There’re a lot of reasons for this: metrics collection is hard, visualizing data is hard, and statistics is hard. Things have gotten a bit better in recent years with Prometheus and Grafana, but these are monitoring tools, not data analysis tools, which seem like the same problem at first glance until you realize that they’re subtly different in a hundred different ways.
Dear peanut gallery: shut up.
Well, Part I was a real flashback. I've worked on distributed systems in one way or another for 40 years. Granted, a very different scale, but so were the tools and capabilities and training, so I suspect the challenges were comparable. The notions of simulating failure modes, the challenges of formal proofs - all stuff we wrestled with in building banking systems, from the pre-Internet era (dial-up modems) to ATMs to Internet banking.

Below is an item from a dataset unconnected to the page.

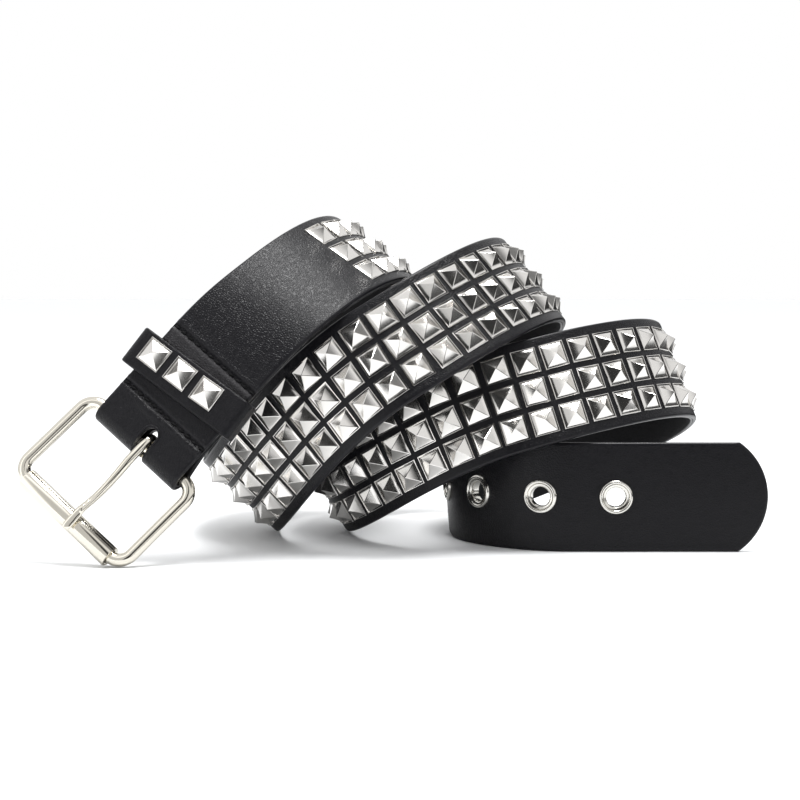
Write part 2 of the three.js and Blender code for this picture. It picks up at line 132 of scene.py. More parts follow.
class BeltStudSettings(bpy.types.PropertyGroup):
    base: length("Base", "Side of a stud's square base", 0.009)
    height: length("Height", "Height of a stud's point", 0.0036)
    rim: length("Rim", "Height of the raised rim", 0.0005)
    flange: length("Flange", "Width of the rim", 0.00034)
    ridge: length("Ridge", "Width of the rounded ridges", 0.00012)
    hollow: number("Hollow", "How hollow the sloping sides are, from 0 to 1", 0.2)
    sink: length("Sink", "How far a stud sits in the leather", 0.0004)
    pitch: length("Pitch", "Distance between studs along the strap", 0.0106)
    row_pitch: length("Row pitch", "Distance between the rows", 0.011)
    rows: count("Rows", "Rows of studs", 3)
    first_at: length("First stud", "Distance of the first stud from the tail's tip", 0.2084)
    plain_end: length("Plain end", "Length without studs before the bar", 0.101)
    flat_margin: length("Flat margin", "Flat leather beside a stud", 0.0002)
    tilt: degrees("Tilt", "Largest random tilt of a stud", 1.6)
    seed: bpy.props.IntProperty(name="Seed", description="Seed of the random tilt", default=7)
    colour: colour("Colour", "Polished nickel of the studs", (0.86, 0.84, 0.81))


class BeltEyeletSettings(bpy.types.PropertyGroup):
    number: count("Number", "Eyelets in the tail", 5)
    first_at: length("First eyelet", "Distance of the first eyelet from the tail's tip", 0.0528)
    pitch: length("Pitch", "Distance between eyelets", 0.026)
    radius: length("Radius", "Outer radius of the rim", 0.006)
    bore: length("Bore", "Radius of the hole", 0.0034)
    wall: length("Wall", "Thickness of the barrel", 0.001)
    rim: length("Rim", "Height of the rolled rim", 0.001)
    segments: count("Segments", "Sides of an eyelet", 48)


class BeltStitchSettings(bpy.types.PropertyGroup):
    thread: length("Thread", "Thickness of the thread", 0.001)
    pitch: length("Pitch", "Distance between stitches", 0.0032)
    stitch: length("Stitch", "Length of one stitch", 0.0027)
    slant: degrees("Slant", "Turn of each stitch out of its line", 14)
    upper_line: length("Upper line", "Distance of the upper line from the bar", 0.0368)
    lower_line: length("Lower line", "Distance of the lower line from the bar", 0.0118)
    dip: length("Dip", "Depth of the leather's dip at a line", 0.0009)
    dip_width: length("Dip width", "Width of the leather's dip at a line", 0.0009)
    lip: length("Lip", "Height of the leather pressed up beside a line", 0.0003)
    swell: length("Swell", "Height of the folded leather's bulge beside the slot", 0.0006)
    swell_along: length("Swell place", "Distance of the bulge from the bar", 0.0088)
    swell_across: length("Swell side", "Distance of the bulge from the strap's middle", 0.0045)
    swell_length: length("Swell length", "Reach of the bulge across the strap", 0.005)
    swell_width: length("Swell width", "Reach of the bulge along the strap", 0.0013)
    # Width of the strip beside the upper stitches that gets the painted highlight.
    highlight_strip_width: length("Worn strip", "Width of the skived strip beside the upper line", 0.006)
    colour: colour("Colour", "Waxed thread", (0.006, 0.006, 0.007))


class BeltKeeperSettings(bpy.types.PropertyGroup):
    from_bar: length("From bar", "Distance of the keeper's middle from the bar", 0.0248)
    offset: length("Offset", "Shift of the keeper across the strap", 0.0014)
    turn: degrees("Turn", "Turn of the keeper on the strap", 5)
    width: length("Width", "Width of the keeper's leather", 0.014)
    thickness: length("Thickness", "Thickness of the keeper's leather", 0.002)
    slack: length("Slack", "Room between the strap's edge and the keeper", 0.0025)
    corner: length("Corner", "Outer radius of the keeper's bends", 0.0024)
    first_stud: length("First stud", "Distance of the first stud from the keeper's middle", 0.0144)
    stud_pitch: length("Stud pitch", "Distance between the keeper's studs", 0.0115)
    stud_shift: length("Stud shift", "Shift of the studs along the strap", -0.001)
    studs: count("Studs", "Studs on the keeper", 3)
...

ATMs were particularly interesting in that they are a physical/electro-mechanical device, with their own collections of failure modes. Many of those failures were not readily reproducible with physical manipulation, and even those that were reproducible were time-intensive to work through a complete test scenario manually. Hence, the need for simulators to "play the role" of some piece of the system, whether a cash dispenser, card reader, or bank transaction system that has to correctly track whether I have the money for a withdrawal, and credit that money where it should be once we know the currency delivery results.
Not life-or-death, but stuff you can't afford to get wrong. Also had to deal with timing issues - minor and non-deterministic message flow and hardware activity could trigger unexpected results. In one case, one of our great testers could only reproduce a failure by performing a specific action, then counting to 10 in Vietnamese, his native language, and then doing some other action. Simulators could help with things like that, but there's a cost to building and maintaining them!
Very much appreciated the footnoted details - good humor, and tightens the focus around what you're really trying to address.